«El buen profesor ya no es el que bien sabe y bien enseña sino el que cumple con el proceso establecido. La tarea educativa ya no se legitima por lo que el alumno aprende sino por el rastro de constancia documental que deja a su paso»
Stalin era ser muchas cosas, pero, desde luego, no tenía un pelo de tonto. Supo, mediante la invención de la burocracia, como desactivar el enorme poder transformador de los soviets, aquellos órganos de autoorganización de los trabajadores. Para los bolcheviques, la revolución de octubre era solo el prólogo de la revolución mundial. Pero la contrarrevolución burocrática de Stalin no solo consiguió ir erosionado, poco a poco, formulario a formulario, los pilares de la revolución, sino que además logró concentrar todo el poder en el cargo de un secretario, de un burócrata. Así, en un abrir y cerrar de ojos, la URSS dejó de ser socialista para convertirse en una enorme y pesada maquinaria burocrática alimentada por un personal parasitario e incompetente capaz de producir televisores a color que estallaban aun estando apagados.
La estrategia ideada por Stalin es extraordinariamente eficaz para desactivar cualquier intento de progreso. Si quieres que algo no funcione, pero que parezca que sí lo hace, ahógalo en papeles y haz creer al sujeto que rellena formularios que con ello está transformando la realidad.
Entonces, si la educación es el arma más poderosa que se puede usar para cambiar el mundo, como decía Nelson Mandela, ya va siendo hora de que nos preguntemos por qué nuestra escuela se ha burocratizado hasta tal punto que los docentes pasan la mayor parte de su jornada rellenando papeles: programaciones, unidades didácticas, memorias de evaluación, informes individualizados de cada alumno, actas de reuniones de equipo docente, partes de incidencia, medidas correctoras y un largo etcétera que ha ido convertido al profesor en personal administrativo.

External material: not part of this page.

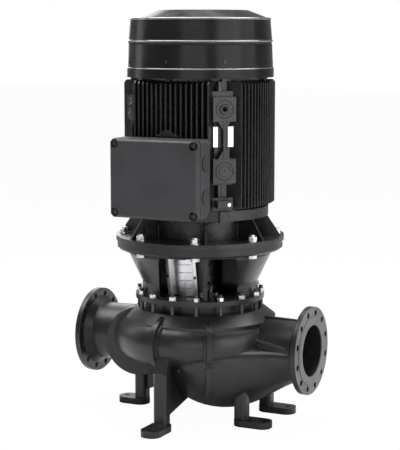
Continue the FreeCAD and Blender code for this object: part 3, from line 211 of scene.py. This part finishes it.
CLOUD_RANGE = (0.35, 0.65)            # noise between these turns the dark colour into the light one
SPOT_RANGE = (0.3, 0.7)


class Surface:
    """A Principled material with helpers for the procedural nodes in front of it."""

    def __init__(self, name):
        self.mat = bpy.data.materials.new(name)
        self.mat.use_nodes = True
        self.tree = self.mat.node_tree
        self.shader = self.tree.nodes["Principled BSDF"]
        self.coord = self.tree.nodes.new("ShaderNodeTexCoord").outputs["Object"]
        self.normal = None

    def new(self, kind, **values):
        node = self.tree.nodes.new(kind)
        for key, value in values.items():
            if key in node.inputs:
                node.inputs[key].default_value = value
            else:
                setattr(node, key, value)
        return node

    def link(self, a, b):
        self.tree.links.new(a, b)

    def noise(self, scale, detail=2.0, roughness=0.5, stretch=None):
        node = self.new("ShaderNodeTexNoise", Scale=scale, Detail=detail, Roughness=roughness)
        place = self.coord
        if stretch:
            mapping = self.new("ShaderNodeMapping", Scale=stretch)
            self.link(place, mapping.inputs["Vector"])
            place = mapping.outputs[0]
        self.link(place, node.inputs["Vector"])
        return node.outputs["Fac"]

    def ramp(self, value, low, high, to_low=0.0, to_high=1.0):
        node = self.new("ShaderNodeMapRange")
        for key, v in zip(("From Min", "From Max", "To Min", "To Max"), (low, high, to_low, to_high)):
            node.inputs[key].default_value = v
        node.clamp = True
        self.link(value, node.inputs["Value"])
        return node.outputs[0]

    def mix(self, value, a, b):
        """Colour between a and b; each is a colour or a socket."""
        node = self.new("ShaderNodeMix", data_type="RGBA")
        self.link(value, node.inputs[0])
        for socket, colour in ((node.inputs[6], a), (node.inputs[7], b)):
            if isinstance(colour, tuple):
                socket.default_value = (*colour, 1.0)
            else:
                self.link(colour, socket)
        return node.outputs[2]

    def mix_value(self, value, a, b):
        """Number between a and b; each is a number or a socket."""
        node = self.new("ShaderNodeMix", data_type="FLOAT")
        self.link(value, node.inputs[0])
        for socket, number in ((node.inputs[2], a), (node.inputs[3], b)):
            if isinstance(number, float):
                socket.default_value = number
            else:
                self.link(number, socket)
        return node.outputs[0]

    def along(self, axis):
        node = self.new("ShaderNodeSeparateXYZ")
        self.link(self.coord, node.inputs[0])
        return node.outputs[axis]

    def absolute(self, value):
        node = self.new("ShaderNodeMath", operation="ABSOLUTE")
        self.link(value, node.inputs[0])
        return node.outputs[0]

    def round_edges(self, radius, samples=4):
        node = self.new("ShaderNodeBevel", samples=samples)
        node.inputs["Radius"].default_value = radius
        if self.normal:
            self.link(self.normal, node.inputs["Normal"])
        self.normal = node.outputs[0]

    def bump(self, height, strength, distance):
        node = self.new("ShaderNodeBump", Strength=strength, Distance=distance)
        self.link(height, node.inputs["Height"])
        if self.normal:
            self.link(self.normal, node.inputs["Normal"])
        self.normal = node.outputs[0]

    def finish(self, colour, roughness, metallic=0.0, specular=0.5):
        for socket, value in (("Base Color", colour), ("Roughness", roughness), ("Metallic", metallic)):
            if isinstance(value, tuple):
                self.shader.inputs[socket].default_value = (*value, 1.0)
            elif isinstance(value, float):
                self.shader.inputs[socket].default_value = value
            else:
                self.link(value, self.shader.inputs[socket])
        self.shader.inputs["Specular IOR Level"].default_value = specular
        if self.normal:
            self.link(self.normal, self.shader.inputs["Normal"])
        return self.mat


def paint_layers(name, dark, light, gloss, cloud, sheen, bumps, edge=None):
    """Surface with its bumps, and the sockets for colour and gloss.

    cloud and sheen are the noise (scale, detail, roughness) that colour and gloss follow, gloss is the range
    of the roughness, and a bump is (scale, detail, roughness, strength, depth).
    """
    s = Surface(name)
    if edge:
        s.round_edges(edge)
    for scale, detail, roughness, strength, depth in bumps:
        s.bump(s.noise(scale, detail, roughness), strength, depth)
    colour = s.mix(s.ramp(s.noise(*cloud), *CLOUD_RANGE), dark, light)
    return s, colour, s.ramp(s.noise(*sheen), *SPOT_RANGE, *gloss)


def paint(*layers, specular, **more):
    s, colour, gloss = paint_layers(*layers, **more)
    return s.finish(colour, gloss, 0.0, specular)


def casing_paint():
    """Smooth casting paint, with the pipe flange faces machined bare."""
    s, colour, gloss = paint_layers(
        "casing_paint", (0.009, 0.009, 0.010), (0.016, 0.016, 0.018), (0.29, 0.39),
        cloud=(6.0, 4.0, 0.6), sheen=(30.0, 3.0), edge=0.0035,
        bumps=((11.0, 2.0, 0.5, 0.3, 0.005), (300.0, 2.0, 0.6, 0.5, 0.0005)))
    face = s.ramp(s.absolute(s.along(0)), FACE_X - BARE_FROM, FACE_X - BARE_TO)
    steel = s.mix(s.ramp(s.noise(9.0, 3.0), *SPOT_RANGE), (0.078, 0.078, 0.082), (0.128, 0.128, 0.132))
    return s.finish(s.mix(face, colour, steel), s.mix_value(face, gloss, BARE_GLOSS), 0.0, 0.45)


def bead_paint():
    """Thick, glossy paint on the rolled edges of the sheets, coloured lighter than the sheets' own paint as
    a painted highlight along the edges.
    """
    s, colour, gloss = paint_layers(
        "bead_paint", (0.03, 0.03, 0.032), (0.09, 0.09, 0.093), (0.18, 0.30),
        cloud=(9.0, 3.0), sheen=(20.0, 2.0), bumps=((30.0, 2.0, 0.5, 0.2, 0.002),))
    s.shader.inputs["Coat Weight"].default_value = 1.0
    s.shader.inputs["Coat Roughness"].default_value = 0.16
    s.shader.inputs["Coat IOR"].default_value = 2.2
    return s.finish(colour, gloss, 0.0, 1.0)


def metal(name, dark, light, rough, scale=60.0, stretch=None, bump=0.1, edge=0.0012):
    s = Surface(name)
    s.round_edges(edge)
    s.bump(s.noise(scale * 8, 2.0, 0.5, stretch), bump, 0.0003)
    colour = s.mix(s.ramp(s.noise(scale, 3.0, 0.6, stretch), *SPOT_RANGE), dark, light)
    gloss = s.ramp(s.noise(scale * 2, 2.0, 0.5, stretch), *SPOT_RANGE, rough - 0.06, rough + 0.08)
    return s.finish(colour, gloss, 1.0)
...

La autonomía de los docentes viene a ser hoy la misma que la de los soviets bajo la mano negra de Stalin: papel mojado, retórica oficial. Bajo la burocratización de la educación, toda la vida académica ha quedado regulada con un amplísimo elenco de preceptos y procedimientos que determinan, a modo de ritual religioso, qué se debe decir, hacer y pensar. Un exceso de documentos, hojas de registro, formularios, planillas, trámites, actas, comunicados, notificaciones, memorándums, impide la el estudio, la formación continua, la atención al alumno, el diálogo, la reflexión y la toma de decisiones. Estos sistemas de control y rendición de cuentas del trabajador no solo han demostrado servir para poco, ya que en nada ha aumentado la calidad educativa en nuestro país, sino que además dificultan notablemente que los docentes dediquen tiempo a asuntos más productivos como la investigación y la preparación de clases. La obsesión por transparentar la labor docente se satisface siempre en detrimento de la tarea educativa.
Como diría Habermas: mediante la burocratización, la educación se ha juridificado, y con ello los procesos escolares se han vuelto extremadamente rígidos a pesar de que muchos de ellos requieren soluciones ingeniosas, flexibles y creativas. Bajo el paradigma de la burocracia, la tarea docente se centra en estar permanentemente cubriendo formatos, la relación entre los miembros de la comunidad educativa, por informal que esta sea, queda registrada adecuadamente, los currículos de las materias, cada vez más hiperreglamentados, indican exactamente qué hay que hacer y cómo hay que hacer en cada momento y la evaluación, judicializada, deja de ser un acto pedagógico para ser un acto administrativo. La legislación lo inunda todo hasta tal punto de que el lenguaje educativo ha sido sustituido por el jurídico.
Bajo el paradigma burocrático solo importa el procedimiento. Por eso, ya no se necesitan maestros (del latín magister, literalmente el más mejor, el que más sabe) capaces de trasmitir, desde su pericia, pasión por la estructura del ADN, los hexámetros homéricos, la poesía de entreguerras, la cosmología antigua, la belleza y simplicidad de un teorema matemático, la perplejidad de las paradojas lógicas, o por cualquier minúsculo apartado del enorme libro del conocimiento humano. Solo se necesitan burócratas que anoten y evalúen, no lo que el alumno ha aprendido, sino el proceso que este recorre.
En la escuela burocrática, el procedimiento se ha convertido en un fin en sí mismo. El buen profesor ya no es el que bien sabe y bien enseña sino el que cumple con el proceso establecido. La tarea educativa ya no se legitima por lo que el alumno aprende sino por el rastro de constancia documental que deja a su paso. Si un aprendizaje no se registra es como si no hubiera sucedido. Si algo no se puede medir, cuantificar y calificar, carece de todo valor. De una clase, lo más importante es dejar constancia en un acta de lo sucedido más que lo que realmente ha sucedido. Nuestra escuela es, sin duda, el sueño de todo totalitarista disfrazado de revolucionario.